I love the person I am becoming, and I hate him, too. He's becoming more vulnerable, relinquishing his hold on his secrets and crying out to God for some kind of way home. The only problem is that I'm fighting him. Fighting him to the death. If he represents the new man, I feel caught in between the old and the new. I'm just asking God why. And, as of yet, there's no answer. 


I want my life to be something beautiful, something vulnerable, and something that shows the love of God with no man made barriers around it. I don't want my imperfections to remain hidden so that others will think I'm a good person. I really could care less about how "good" I am. 


I am for these ideas. I'm all for the lofty little concepts that make spirituality easy and accessible, but when I try to translate those into my life, into practical usage, I'm left with an icy heart and a stony gaze. Stuck miles away from where I want to be, but so close to the light. I'd hope by now that my chest cavity is filled with water, and the glacier that stopped beating long ago is replaced with a burning passion  for God and his Gospel. 

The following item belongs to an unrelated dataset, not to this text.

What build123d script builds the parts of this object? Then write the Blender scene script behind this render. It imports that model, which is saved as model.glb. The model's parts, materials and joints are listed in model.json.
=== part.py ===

I fear that if I make a resolution to become a better man, I've missed the point of Christ's love entirely. The point is that I won't ever measure up. The point is that by grace I have been saved, through faith in the one who melts the glaciers and burns down the forests that I've set in his way. I am here for surrender. 


So I won't be paving hell with any resolutions this year.
the only one I could think of just doesn't quite capture the love that sustains me.
But one day, by clinging tightly to that truth, the truth that saves, I won't feel like the man stuck in between the new and the old. But even if I do, It'll be alright. 
Cause he's got the whole world in his hands.


Happy 2011. 
May the grace of God be with you always.